By spring 1944 Allied bombers were pounding Germany and the German U-Boats were no longer a threat. The major concern would be where the German troops were at the time of the invasion. If the Germans discovered that Normandy was the main site of D-Day the Allies would probably faced disaster. The Allies developed an extensive deception plan. The plan was called "Body Guard" it's first objective was to confuse the Germans on when and where the invasion would take place. The second objective was to cripple the Germans once the invasion started.
Body Guard was considered the most complicated deception plan of the whole war. In 1941 the British had figured out the Abw ehr codes these were the German secret service codes. The British knew the identities of most of the German agents many of them were captured and either executed or put in prison. However, some were successfully turned into double agents, during the rest of the war the Allies used these agents to send incorrect information to the Germans. The Allies needed to convince the Germans that the invasion would occur in an area called the Pas de Calais.
The Commander of the German armies in France was convinced that the Allied invasion would be in this area. To keep the Germans in this area U.S. General George Patton was placed in command of an army in the area of Dove. Dover is opposite the Pas de Calais. German General Rommel believed that the Allies should be destroyed at sea.
Others preferred to let the enemy come ashore and annihilate them with troops and tanks waiting on the beaches. In May 1944 the Allies began making tactical air attacks in Northern France. Their main purpose was to destroy roads, railroad tracks and bridges and to destroy German communications. The Germans thought that the invasion would take place in May. Eisenhower set the date for June 5, 1944. Because the Allies attack depended on strict landing requirements they were monitoring the weather very closely.
There were only three days the invasion could take place, June 5, 6, or 7. It was necessary that the weather be good on at least one of these days. If the invasion did not take place on one of these days it would have had to have been postponed until the end of June or early July. A delay would have allowed the Germans to become better fortified. A massive Atlantic storm began on June 4 with two million men, five thousand ships and craft of all types, and more than eight thousand air craft, bombers and fighter planes ready for the landings Eisenhower was forced to cancel because of poor weather. By the next day the weather improved, however the water in the English Channel was choppy.
If the Allies delayed further they would have to wait until the tides were again favorable. Eisenhower worried that the Germans would become more informed and the prepared Allied troops would become less determined. After weighting all factors Eisenhower set the date for June 6, 1944. Prior to May of 1943 the Germans were used their U-Boat threat to help maintain several weather stations throughout the Atlantic. After May of 1943 with the lose of their U-Boat threat the Germans were largely ignorant of the weather patterns.

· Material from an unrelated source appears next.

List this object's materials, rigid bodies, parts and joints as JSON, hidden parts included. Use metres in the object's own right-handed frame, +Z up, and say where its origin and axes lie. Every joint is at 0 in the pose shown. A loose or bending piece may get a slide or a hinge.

They did not realize there was a break in the weather. They only saw the storm hitting the beaches along the English Channel. The invasion took place with almost total surprise to the Germans. British bombers bombed coastal batteries along the invasion area. During the night American and British paratroopers dropped from the sky. Before dawn thousands of landing craft headed for the beaches.
The Allied troops traveled to the beaches in small landing crafts lowered from the docks of larger ships waiting in the English Channel. The plan called for the landings to be at five beaches code named Utah, Omaha, Gold, Juno and Sword. By nightfall nearly 175,000 men were ashore. There were some problems, some paratroopers dropped in the wrong places, and they landed in trees or drowned in swamps. Some German troops put up heavy resistance. There was particularly hard bloody fighting on Omaha beach.

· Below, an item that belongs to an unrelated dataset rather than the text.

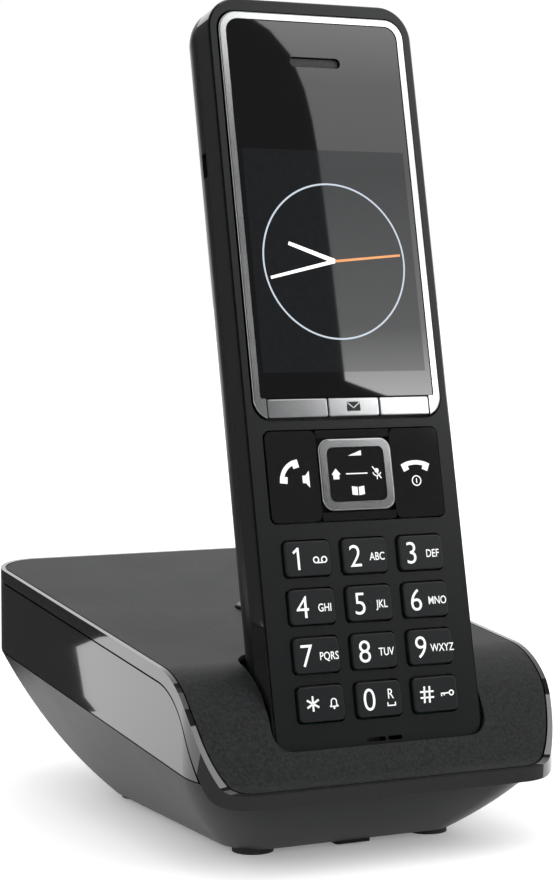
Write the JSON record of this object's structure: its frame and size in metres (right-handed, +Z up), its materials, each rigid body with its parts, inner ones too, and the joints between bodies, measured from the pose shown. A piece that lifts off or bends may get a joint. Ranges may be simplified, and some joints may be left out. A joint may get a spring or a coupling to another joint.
{
  "type": "cordless phone with base",
  "caption": "Cordless telephone handset with a round clock display and silver keys, standing in a low S-shaped charging base.",
  "frame": {"origin": "centre of the bounding box at floor level, under the feet", "axes": "+Z up and +Y to the back of the base; the keypad and display face -Y"},
  "size_m": [0.0874, 0.132, 0.1831],
  "materials": {
    "gloss_black": "piano gloss",
    "charcoal_grain": "fine grain, matte",
    "satin_black": "satin",
    "rubber_black": "matte",
    "board_green": "solder mask",
    "steel": "plain",
    "contact_metal": "polished",
    "silver_plating": "satin chrome",
    "lens_black": "gloss, dark print",
    "display_panel": "dark, lit graphics",
    "key_black": "fine grain, satin",
    "mat_grey": "matte",
    "cell_sleeve": "shrink film",
    "driver_dark": "matte"
  },
  "bodies": {
    "base": {"base_top_cover": "gloss_black", "base_top_inlay": "charcoal_grain", "base_side_panel": "gloss_black", "base_lower_shell": "satin_black", "rubber_feet": "rubber_black", "base_circuit_board": "board_green", "base_screws": "steel", "base_antenna": "contact_metal", "power_socket": "satin_black", "line_socket": "satin_black", "cradle_well": "satin_black", "charge_springs": "steel", "paging_switch_board": "board_green"},
    "handset": {"handset_front_shell": "satin_black", "handset_side_band": "gloss_black", "handset_rear_shell": "satin_black", "handset_screws": "steel", "battery_pack": "cell_sleeve", "battery_contacts": "steel", "handset_board": "board_green", "keypad_mat": "mat_grey", "lcd_module": "display_panel", "earpiece_speaker": "driver_dark", "microphone": "driver_dark", "loudspeaker": "driver_dark", "handset_charge_pads": "contact_metal", "display_bezel": "silver_plating", "display_lens": "lens_black", "earpiece_mesh": "driver_dark", "nav_trim": "gloss_black"},
    "paging_key": {"paging_key": "key_black"},
    "charge_contact_left": {"charge_contact_left": "contact_metal"},
    "charge_contact_right": {"charge_contact_right": "contact_metal"},
    "key_one": {"key_one": "key_black"},
    "key_two": {"key_two": "key_black"},
    "key_three": {"key_three": "key_black"},
    "key_four": {"key_four": "key_black"},
    "key_five": {"key_five": "key_black"},
    "key_six": {"key_six": "key_black"},
    "key_seven": {"key_seven": "key_black"},
    "key_eight": {"key_eight": "key_black"},
    "key_nine": {"key_nine": "key_black"},
    "key_star": {"key_star": "key_black"},
    "key_zero": {"key_zero": "key_black"},
    "key_pound": {"key_pound": "key_black"},
    "softkey_left": {"softkey_left": "silver_plating"},
    "message_key": {"message_key": "silver_plating"},
    "softkey_right": {"softkey_right": "silver_plating"},
    "talk_key": {"talk_key": "gloss_black"},
    "end_key": {"end_key": "gloss_black"},
    "dpad_pivot": {"dpad_pivot": "satin_black"},
    "dpad_rocker": {"dpad_ring": "silver_plating", "dpad_cap": "gloss_black"},
    "battery_cover": {"battery_cover": "satin_black"}
  },
  "joints": [
    {"name": "handset_lift", "type": "slide", "parent": "base", "child": "handset", "axis": [0, 0.2107, 0.9776], "range_m": [0, 0.06]},
    {"name": "paging_key_press", "type": "slide", "parent": "base", "child": "paging_key", "axis": [0, 0.108, -0.9942], "range_m": [0, 0.0008], "stiffness_N_per_m": 250},
    {"name": "charge_contact_left_press", "type": "slide", "parent": "base", "child": "charge_contact_left", "axis": [0, -0.2107, -0.9776], "range_m": [0, 0.0006], "stiffness_N_per_m": 250},
    {"name": "charge_contact_right_press", "type": "slide", "parent": "base", "child": "charge_contact_right", "axis": [0, -0.2107, -0.9776], "range_m": [0, 0.0006], "stiffness_N_per_m": 250},
    {"name": "key_one_press", "type": "slide", "parent": "handset", "child": "key_one", "axis": [0, 0.9776, -0.2107], "range_m": [0, 0.0006], "stiffness_N_per_m": 250},
    {"name": "key_two_press", "type": "slide", "parent": "handset", "child": "key_two", "axis": [0, 0.9776, -0.2107], "range_m": [0, 0.0006], "stiffness_N_per_m": 250},
    {"name": "key_three_press", "type": "slide", "parent": "handset", "child": "key_three", "axis": [0, 0.9776, -0.2107], "range_m": [0, 0.0006], "stiffness_N_per_m": 250},
    {"name": "key_four_press", "type": "slide", "parent": "handset", "child": "key_four", "axis": [0, 0.9776, -0.2107], "range_m": [0, 0.0006], "stiffness_N_per_m": 250},
    {"name": "key_five_press", "type": "slide", "parent": "handset", "child": "key_five", "axis": [0, 0.9776, -0.2107], "range_m": [0, 0.0006], "stiffness_N_per_m": 250},
    {"name": "key_six_press", "type": "slide", "parent": "handset", "child": "key_six", "axis": [0, 0.9776, -0.2107], "range_m": [0, 0.0006], "stiffness_N_per_m": 250},
    {"name": "key_seven_press", "type": "slide", "parent": "handset", "child": "key_seven", "axis": [0, 0.9776, -0.2107], "range_m": [0, 0.0006], "stiffness_N_per_m": 250},
    {"name": "key_eight_press", "type": "slide", "parent": "handset", "child": "key_eight", "axis": [0, 0.9776, -0.2107], "range_m": [0, 0.0006], "stiffness_N_per_m": 250},
    {"name": "key_nine_press", "type": "slide", "parent": "handset", "child": "key_nine", "axis": [0, 0.9776, -0.2107], "range_m": [0, 0.0006], "stiffness_N_per_m": 250},
    {"name": "key_star_press", "type": "slide", "parent": "handset", "child": "key_star", "axis": [0, 0.9776, -0.2107], "range_m": [0, 0.0006], "stiffness_N_per_m": 250},
    {"name": "key_zero_press", "type": "slide", "parent": "handset", "child": "key_zero", "axis": [0, 0.9776, -0.2107], "range_m": [0, 0.0006], "stiffness_N_per_m": 250},
    {"name": "key_pound_press", "type": "slide", "parent": "handset", "child": "key_pound", "axis": [0, 0.9776, -0.2107], "range_m": [0, 0.0006], "stiffness_N_per_m": 250},
    {"name": "softkey_left_press", "type": "slide", "parent": "handset", "child": "softkey_left", "axis": [0, 0.9776, -0.2107], "range_m": [0, 0.0006], "stiffness_N_per_m": 250},
    {"name": "message_key_press", "type": "slide", "parent": "handset", "child": "message_key", "axis": [0, 0.9776, -0.2107], "range_m": [0, 0.0006], "stiffness_N_per_m": 250},
    {"name": "softkey_right_press", "type": "slide", "parent": "handset", "child": "softkey_right", "axis": [0, 0.9776, -0.2107], "range_m": [0, 0.0006], "stiffness_N_per_m": 250},
    {"name": "talk_key_press", "type": "slide", "parent": "handset", "child": "talk_key", "axis": [0, 0.9776, -0.2107], "range_m": [0, 0.0006], "stiffness_N_per_m": 250},
    {"name": "end_key_press", "type": "slide", "parent": "handset", "child": "end_key", "axis": [0, 0.9776, -0.2107], "range_m": [0, 0.0006], "stiffness_N_per_m": 250},
    {"name": "dpad_nod", "type": "hinge", "parent": "handset", "child": "dpad_pivot", "pos_m": [0, -0.04498, 0.08019], "axis": [1, 0, 0], "range_deg": [-2.5, 2.5], "stiffness_Nm_per_rad": 0.02},
    {"name": "dpad_roll", "type": "hinge", "parent": "dpad_pivot", "child": "dpad_rocker", "pos_m": [0, -0.04498, 0.08019], "axis": [0, 0.2107, 0.9776], "range_deg": [-2.5, 2.5], "stiffness_Nm_per_rad": 0.02},
    {"name": "battery_cover_off", "type": "slide", "parent": "handset", "child": "battery_cover", "axis": [0, 0.9776, -0.2107], "range_m": [0, 0.012]}
  ]
}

There were 4,900 Allied casualties. Over all D-Day was an over whelming success the Allies come to France to stay. By nightfall tens of thousands of Allied troops along with tons of supplies and thousands of vehicles had come ashore. The German leadership acted as if these landings were a diversion. They were still convinced the real invasion would come later at the Pas de Calais. Because they believed this they left the German 15 Th Army, their largest in Western Europe, at the Pas de Calais.
If Hitler had moved this Army to Normandy the Allies would have faced a disaster. Within three weeks nearly a million soldiers, almost two hundred thousand vehicles and about five hundred thousand tons of supplies had arrived. Germany's chance to push them back out to sea was gone. The Germans were encouraged to hold on by Hitler. On June 13, 1944 the Germans began fire ring rocket missiles into England. Although these bombs were hardly accurate the random terrorism was a cause for concern.

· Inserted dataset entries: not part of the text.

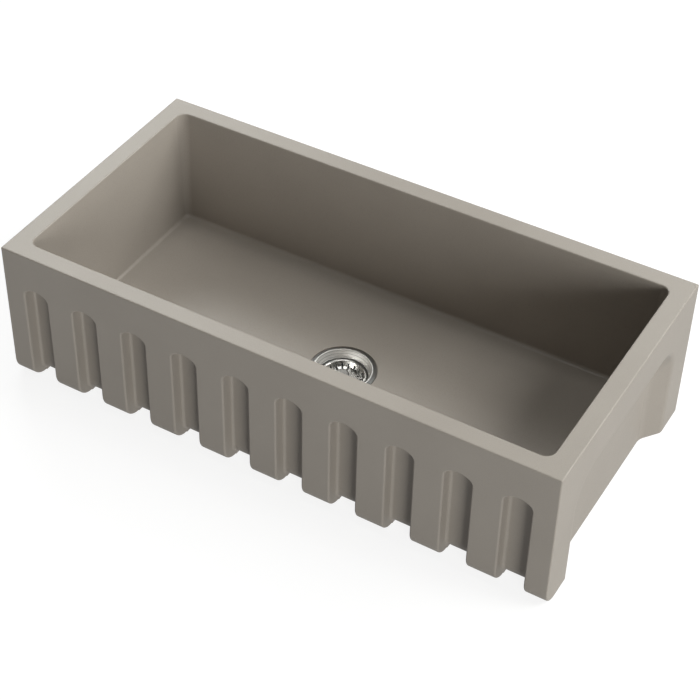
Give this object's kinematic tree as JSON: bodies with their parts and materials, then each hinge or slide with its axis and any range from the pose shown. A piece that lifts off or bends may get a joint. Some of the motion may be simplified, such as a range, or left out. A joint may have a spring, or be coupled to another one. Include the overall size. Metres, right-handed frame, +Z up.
{
  "type": "farmhouse apron front sink",
  "caption": "Rectangular single-bowl apron front sink with an arched, fluted apron, arched end recesses and a basket strainer whose slotted basket lifts out and turns.",
  "frame": {"origin": "centre of the basin's flat underside, on the plane that rests on the cabinet", "axes": "+X along the sink's length to the right seen from the front, +Y to the wall behind it with the fluted apron facing -Y, +Z up out of the bowl"},
  "size_m": [0.911, 0.46, 0.3303],
  "materials": {
    "clay": "matte warm taupe glaze with a fine speckle",
    "strainer_steel": "brushed stainless",
    "seal_rubber": "matte black",
    "fibre": "pressed fibre",
    "nut_brass": "as cast",
    "tube_chrome": "polished chrome on brass",
    "basket_steel": "polished stainless"
  },
  "bodies": {
    "sink": {"basin": "clay", "strainer_body": "strainer_steel", "flange_gasket": "seal_rubber", "rubber_washer": "seal_rubber", "friction_washer": "fibre", "lock_nut": "nut_brass", "tailpiece_washer": "seal_rubber", "tailpiece": "tube_chrome", "coupling_nut": "tube_chrome"},
    "plunger": {"basket_post": "basket_steel", "basket_knob": "basket_steel", "post_collar": "nut_brass", "stopper_seal": "seal_rubber", "seal_nut": "nut_brass"},
    "basket": {"basket_cup": "basket_steel"}
  },
  "joints": [
    {"name": "basket_lift", "type": "slide", "parent": "sink", "child": "plunger", "axis": [0, 0, 1], "range_m": [0, 0.26]},
    {"name": "basket_turn", "type": "hinge", "parent": "plunger", "child": "basket", "pos_m": [0, 0, 0.03], "axis": [0, 0, 1], "continuous": true}
  ]
}
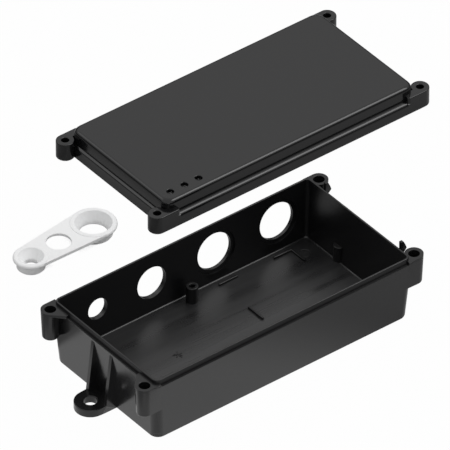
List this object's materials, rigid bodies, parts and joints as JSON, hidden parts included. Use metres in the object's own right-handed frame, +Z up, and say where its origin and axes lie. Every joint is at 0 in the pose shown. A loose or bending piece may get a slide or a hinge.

Allied bombers were attacking their launching sites but they were difficult to find and damage. In August of 1944 the Allies had established a headquarters in France. By the end of September 1944 the Germans had been pushed out of France. D-Day was not just a great battle but the true turning point in World War II in Europe. The invasion at Normandy struck the blow that would bring about end for Hitler and his Nazis party. If Operation Overlord had failed Hitler would have been able to move his troops from the Western front to the Eastern front and used them against the Soviet Union.
Another Allied invasion into France would have taken years to plan, supply and implement. However D-day was successful for the Allies. This success was the beginning of the end for the Axis powers. Germany was finally defeated in the spring of 1945. The Allies were now able to turn their attention to the Pacific. In August 1945 while the U.S. were preparing to invade Japan U.S. President Harry S. Truman ordered the dropping of the Atomic bomb on the cities of Hiroshima and Nagasaki.